You two are welcoming and compassionate. You are a great combination and I know your Confirmation teachers are going to miss having you in class, but the rest of us are excited and grateful because now we get to see you and hear you in the congregation. In the coming years, those gifts of the Holy Spirit will continue to grow. We will get to enjoy them and learn from them and nurture them. Because really, a congregation is like a class. We are all still learning what faith and Spirit and life are all about. We need people that can get us talking and people to share God’s love and compassion with us.

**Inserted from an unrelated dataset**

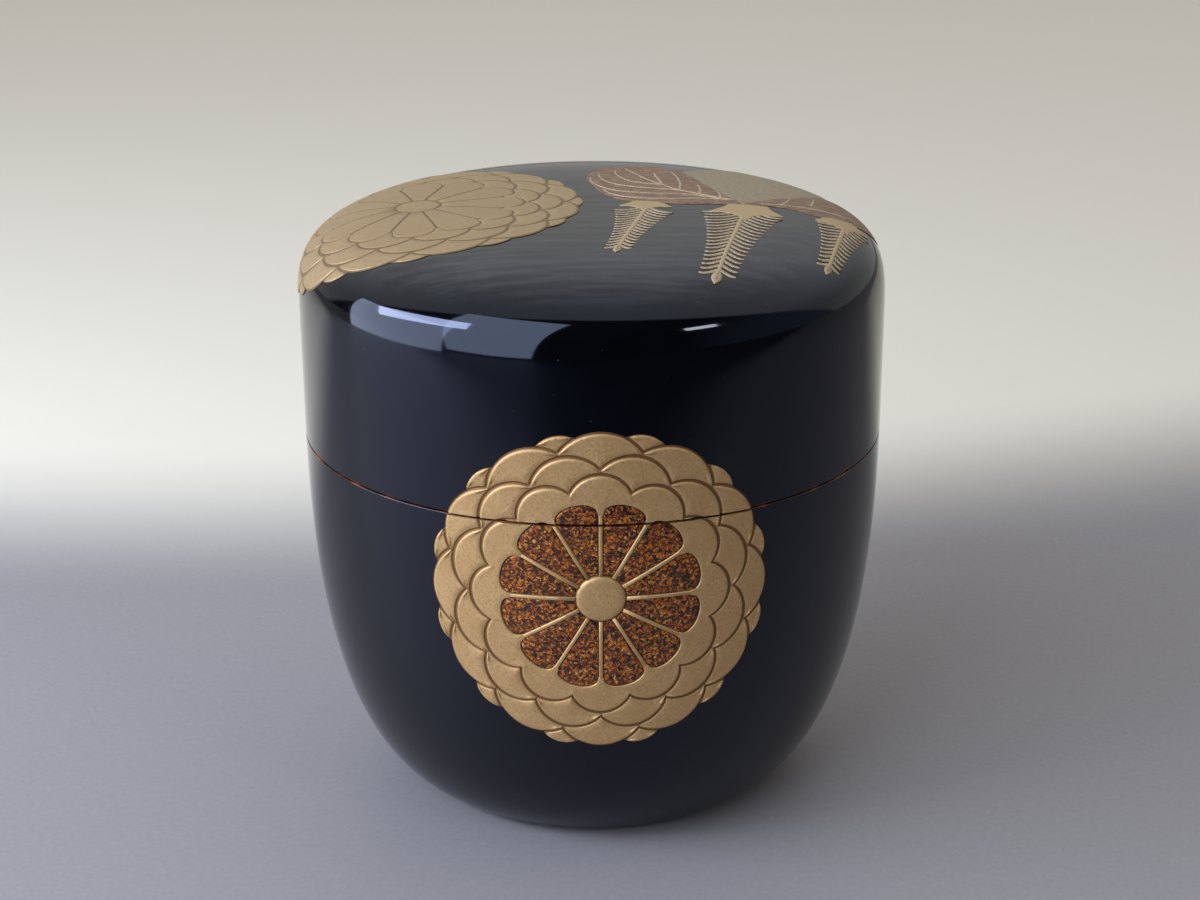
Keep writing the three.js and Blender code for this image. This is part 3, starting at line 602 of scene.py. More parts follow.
def lid_flower_rings():
    """Rings from the eye over the inner petals, between dark lines, and out over the layers."""
    tip = petal_tip(across_petal(), *INNER_TIP)
    start = EYE + 0.22 * MM
    petal = side_heights(LINE_HEIGHTS, LINE_HEIGHTS[-1])
    low = 0.14 * MM * FLAT
    edge = petal_edge(EVEN, *LID_TIPS[0])
    rings = [(EYE * out * FLAT, rise * MM * FLAT, 1) for out, rise in LID_EYE_ROWS]
    rings.append((start * FLAT, low, 1))
    inner, outer = start + 0.06 * MM, tip - 0.06 * MM
    rings += [(inner + (outer - inner) * part, petal, 1) for part in PETAL_PARTS]
    rings += [(tip, low, 1), (tip + 0.18 * MM, low, 1)]
    rings += band(tip + 0.22 * MM, edge, FLAT_ROWS, 1)
    return rings + outer_layers(edge + GROOVE, LID_TIPS[1:], FLAT_ROWS)


lid_flower = flower_mesh(
    "lid_chrysanthemum_gold", lid_flower_rings(), LINE_OFFSETS, on_lid, PETAL / 2, LID_CENTRE,
    "lid", LID_RELIEF
)
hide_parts("lid_chrysanthemum")

# %% [markdown]
# ## Paulownia leaves
#
# The leaves are thin plates with a smooth outline. A few points are enough for each, as shares of
# its length and width, and a Catmull-Rom line through them gives the curve. The left and right
# leaves lie over the middle one, so they stand a little higher.

# %% Lay the leaves on the lid
SPRAY = np.array([18.796, -1.129]) * MM
STEM_END = 0.3 * MM
LEAF_EDGE_DROP = 0.04 * MM


def smooth_line(points, count, closed=False):
    """Catmull-Rom line: between p1 and p2 it is half of 2 p1 + (p2 - p0) t
    + (2 p0 - 5 p1 + 4 p2 - p3) t^2 + (3 p1 - p0 - 3 p2 + p3) t^3."""
    points = np.array(points, float)
    if closed:
        points = np.concatenate([points[-1:], points, points[:2]])
    else:
        before, after = 2 * points[0] - points[1], 2 * points[-1] - points[-2]
        points = np.concatenate([[before], points, [after]])
    at = np.linspace(0, len(points) - 3, count, endpoint=not closed)
    part = np.minimum(at.astype(int), len(points) - 4)
    t = (at - part)[:, None]
    p0, p1, p2, p3 = (points[part + step] for step in range(4))
    curve = 2 * p1 + (p2 - p0) * t + (2 * p0 - 5 * p1 + 4 * p2 - p3) * t**2
    return (curve + (3 * p1 - p0 - 3 * p2 + p3) * t**3) / 2


def on_leaf(leaf, shares):
    """Shares of a leaf's length and width as points of the lid. With l the length's part and w
    the width's, x = l cos a - w sin a and y = l sin a + w cos a from the stem."""
    length, width, angle = leaf["length"] * MM, leaf["width"] * MM, np.radians(leaf["angle"])
    shares = np.array(shares)
    out, across = STEM_END + shares[:, 0] * length, shares[:, 1] * width
    turned_x = out * np.cos(angle) - across * np.sin(angle)
    turned_y = out * np.sin(angle) + across * np.cos(angle)
    return SPRAY + np.stack([turned_x, turned_y], -1)


LEAVES = {
    "left": {
        "length": 27, "width": 15, "angle": 129.2, "rise": 0.12, "outline": [
            (0, 0), (0.15, -0.09), (0.28, -0.17), (0.4, -0.25), (0.55, -0.36), (0.72, -0.44),
            (0.87, -0.4), (0.94, -0.22), (0.96, 0), (0.93, 0.18), (0.85, 0.38), (0.72, 0.52),
            (0.58, 0.64), (0.45, 0.68), (0.31, 0.62), (0.19, 0.44), (0.08, 0.2),
        ],
    },
    "centre": {
        "length": 23.5, "width": 22, "angle": 84.7, "rise": 0.08, "outline": [
            (0, 0), (0.12, -0.16), (0.3, -0.4), (0.5, -0.5), (0.66, -0.43), (0.8, -0.3),
            (0.92, -0.13), (1, 0), (0.92, 0.13), (0.8, 0.3), (0.66, 0.43), (0.5, 0.5),
            (0.3, 0.4), (0.12, 0.16),
        ],
    },
    "right": {
        "length": 21, "width": 14, "angle": 15.7, "rise": 0.12, "outline": [
            (0, 0), (0.18, -0.1), (0.29, -0.22), (0.39, -0.35), (0.53, -0.39), (0.68, -0.4),
            (0.82, -0.35), (0.93, -0.2), (1, 0), (0.93, 0.22), (0.81, 0.38), (0.66, 0.43),
            (0.5, 0.34), (0.38, 0.23), (0.26, 0.19), (0.12, 0.1),
        ],
    },
}
LEAF_SHARES = np.concatenate([[0.99, 0.975], np.linspace(0.95, 0.05, 24), [0.001]])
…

Your gifts are a gift from God and are greatly valued and welcome and needed in the Church and in the world.
This morning we want to say that we are so proud of you both and that we can see in you that the fire is still burning. That brush fire that started at Pentecost nearly two-thousand years ago, in a place where neither of you has ever been, still burns. It burns in you and that gives us a tremendous sense of hope for the future.
We thank God for you. We ask God’s blessing to be upon you. And we continue to pray, as we did at your baptisms, “that your light [that fire] will so shine before others that they will see your good works and glorify your Father in heaven.” Amen.